I don't think that you have to worry. Basically, it is very fashionable for medical students (both DO and MD) to complain about their rotations, their interns, and/or their attendings. You have to be skeptical about what you hear and keep in mind everyone's experience is a little different.
Every medical school has good and bad rotations for a variety of reasons. And, you can't please everyone all the time. Every student learns differently and every student expects something different from a rotation given their interests, motivation, and work ethic. Sometimes you get attendings who like to teach, other times you don't. Sometimes you get a rotation that's *SO* heavy on the didactics it's like being back in the classroom, other times you're running your butt off doing scut work all the do'da'day.
In general, there are preceptor-based rotations (where you follow one doc in his office, on his rounds, at the hospital, to the post office, and to his kid's softball game...) and ward-based or service-based rotations where you're "clerking" (hence the term "clerkship") for a team usually comprised of an attending, a resident, and a chain-smoking, coffee-guzzling haven't-slept-in-12-days intern. Each kind of rotation is organized differently. Students benefit from exposure to both.
The ward-based rotation is the traditional medical education experience that comes to most people's mind where the responsibilities are usually very sharply delineated and hierarachal. The student gets to hospital at 5:30AM, does pre-rounds on the patients assigned to him or the whole service, goes to morning report, checks with the intern (who usually dumps more work on him/her), and then rounds later with the resident and attending. The student presents each patient ("Mrs. Smith is a 65 y.o. African-American woman who blah blah blah with blah blah and so on and so on...") The intern chimes in with the latest change in therapy, the resident posits some very intriguing and somewhat esoteric question, there ensues plenty of pimping all around, delegation of new tasks, the attending signs the chart and off to the next patient...

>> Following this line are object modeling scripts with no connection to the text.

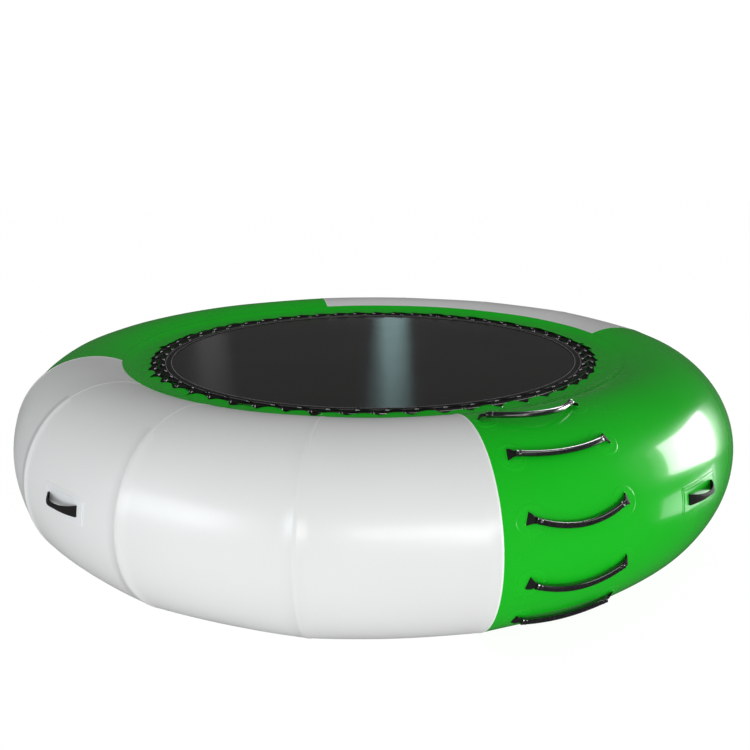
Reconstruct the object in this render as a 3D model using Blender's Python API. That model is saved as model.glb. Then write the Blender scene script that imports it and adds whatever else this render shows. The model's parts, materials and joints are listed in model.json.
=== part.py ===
# Water trampoline: a ring of inflated panels with a laced jumping mat, a cover flap, a boarding
# ladder, carry handles, mooring rings and an inflation valve. Metres, +Z up, camera side at -Y.
# Azimuth 0 faces -Y and grows towards +X. Section angle 0 is the tube's outer equator, 90 its crown.

import math

import bmesh
import bpy
from mathutils import Matrix, Vector

# Tube
OUTER_DIAMETER = 4.0
TUBE_WIDTH = 0.842
TUBE_HEIGHT = 0.918
SKIN_THICKNESS = 0.0009
PANEL_COUNT = 16
SPANS_PER_PANEL = 3
SECTION_SIDES = 20
FIRST_SEAM = math.radians(14.0)
PANELS_PER_COLOUR = 4

# Edges flatter than this look round
SMOOTH_ANGLE = math.radians(35.0)

# Clearances
FIT_GAP = 0.0003
BED_CLEARANCE = 0.008
RUN_CLEARANCE = 0.0005

# Anchor band, the black strip that leaves the tube at bed height
BAND_SEAT_SECTION = math.radians(123.0)
BAND_OUTER_SECTION = math.radians(119.0)
BAND_REACH = 0.1106
BAND_THICKNESS = 0.002

# Lugs for the lacing, on the anchor band and on the mat's hem
LACE_COUNT = 56
LACE_QUARTERS = 4
LACE_PHASE = math.radians(-0.25)
LACE_DIAMETER = 0.008
LUG_LENGTH = 0.024
LUG_DEPTH = 0.012
LUG_RISE = 0.012
LUG_INSET = 0.002
LACE_END_GAP = 0.003

# Jumping mat
MAT_THICKNESS = 0.002
HEM_REACH = 0.029
HEM_OVERLAP = 0.049
HEM_THICKNESS = 0.002
BORDER_WIDTH = 0.040
BORDER_THICKNESS = 0.0025

# Cover flap
FLAP_OUTER_SECTION = math.radians(112.0)
FLAP_THICKNESS = 0.001
FLAP_MARGIN = 0.036
FLAP_LIFT = 0.004
NOTCH_DEPTH = 0.026
NOTCH_SHIFT_SHARE = 0.22
NOTCH_WIDTH_SHARE = 0.32

# Boarding ladder
LADDER_AZIMUTH = math.radians(24.0)
RUNG_SECTIONS = (84.6, 53.6, 20.5, -11.6, -38.0)
RUNG_SPAN = 0.450
RUNG_DIAMETER = 0.026
RUNG_END_DIAMETER = 0.022
RUNG_AXIS_RISE = 0.021
RUNG_DROP = 0.094
RUNG_DROP_SHARES = (1.0, 0.35, 0.51, 0.45, 0.20)
RUNG_LIFT = 0.012
RUNG_STATIONS = 11
RUNG_SIDES = 8
RUNG_END_ANGLES = (40.0, 70.0)
RUNG_PATCH_DIAMETER = 0.130
TAB_WIDTH = 0.040
TAB_THICKNESS = 0.004
TAB_RISE = 0.033

# Patches welded to the skin
PATCH_THICKNESS = 0.0012
PATCH_SINK = 0.05
PATCH_SIDES = 20

# Carry handles
HANDLE_COUNT = 4
HANDLE_FIRST_PANEL = 1
# degrees that each handle sits off its panel's middle
HANDLE_SHIFTS = (-1.7, -0.9, -0.9, 0.4)
HANDLE_SECTION = math.radians(8.4)
HANDLE_SPAN = 0.230
HANDLE_WIDTH = 0.050
HANDLE_STRAP = 0.003
HANDLE_ROLL = 0.006
HANDLE_STRAP_SIDES = 8
HANDLE_RISE = 0.042
HANDLE_DROOP = math.radians(-8.0)
HANDLE_STATIONS = 13
HANDLE_ARCH_POWER = 2.5
HANDLE_TAPER_SHARE = 0.95
HANDLE_PATCH_LENGTH = 0.330
HANDLE_PATCH_HEIGHT = 0.125
HANDLE_PATCH_STEP = 0.012
HANDLE_PATCH_CORNER = 0.015

# Mooring rings
MOORING_FIRST_SEAM = 3
MOORING_SECTION = math.radians(238.0)
MOORING_PATCH_DIAMETER = 0.120
MOORING_WIRE = 0.006
MOORING_WIRE_SIDES = 6
MOORING_BAR = 0.044
MOORING_REACH = 0.034
MOORING_AXIS_RISE = 0.0095
MOORING_TUNNEL_LENGTH = 0.026
MOORING_TUNNEL_WALL = 0.0025
MOORING_TUNNEL_STEPS = 6
MOORING_TILT = math.radians(4.0)
MOORING_ARC_STEPS = 10
MOORING_BEND_STEPS = 3
MOORING_BEND_RADIUS = 0.007
MOORING_BORE_SIDES = 12

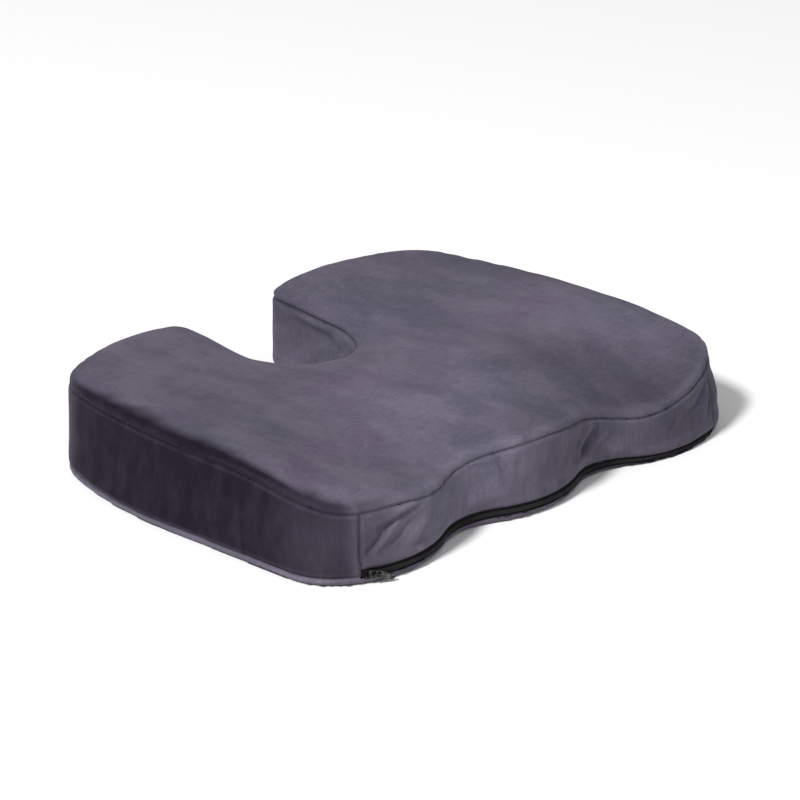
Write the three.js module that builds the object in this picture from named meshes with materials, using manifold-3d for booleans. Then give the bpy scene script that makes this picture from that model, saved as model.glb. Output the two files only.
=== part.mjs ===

The preceptor-based rotation can vary widely in scope, responsibility, and academic instruction. Sometimes you just follow around some grumpy attending who lets you do nothing, ocassionally drops some clinical pearl with half-hearted disgust and usually just responds to every question with "look it up." Other times, you show up and meet the doc's staff who hand you a chart, smile and say, "Dr so and so is late this morning, he said to get started, his first patient is in room 3." Some preceptors are on the ball and have compiled a list of articles they want you to read, set aside a specific amount of time per week to discuss specific educational issues, etc. Others barely realize you're there...
There are pluses and minuses to each kind of rotation not to mention the huge individual variation from attending to attending. The traditional ward-based rotation, which used to be the dominant model of clinical medical education worldwide, is comforting in its clear expectations and roles, but can get mind-numbing once you finally "catch-on" to the system. The preceptor-based rotation can be a wonderful mentoring, nurturing experience or a trial-by-fire hell.
Likely, regardless of where you decide to attend medical school you'll have plenty of experience with both kinds of rotations, good and bad. My personal opinion is that it should be 60/40 in favor of outpatient, preceptor-based learning. Others will disagree. I just think that more and more medicine is being "turfed" to the outpatient setting and only sickest of the sickest get into the hospital these days---usually endstage or near endstage disease. The days are long gone when patients were admitted to the hospital to be "worked-up." Now, cardiologists will do just about everything except actually cath the patient right there in the waiting room.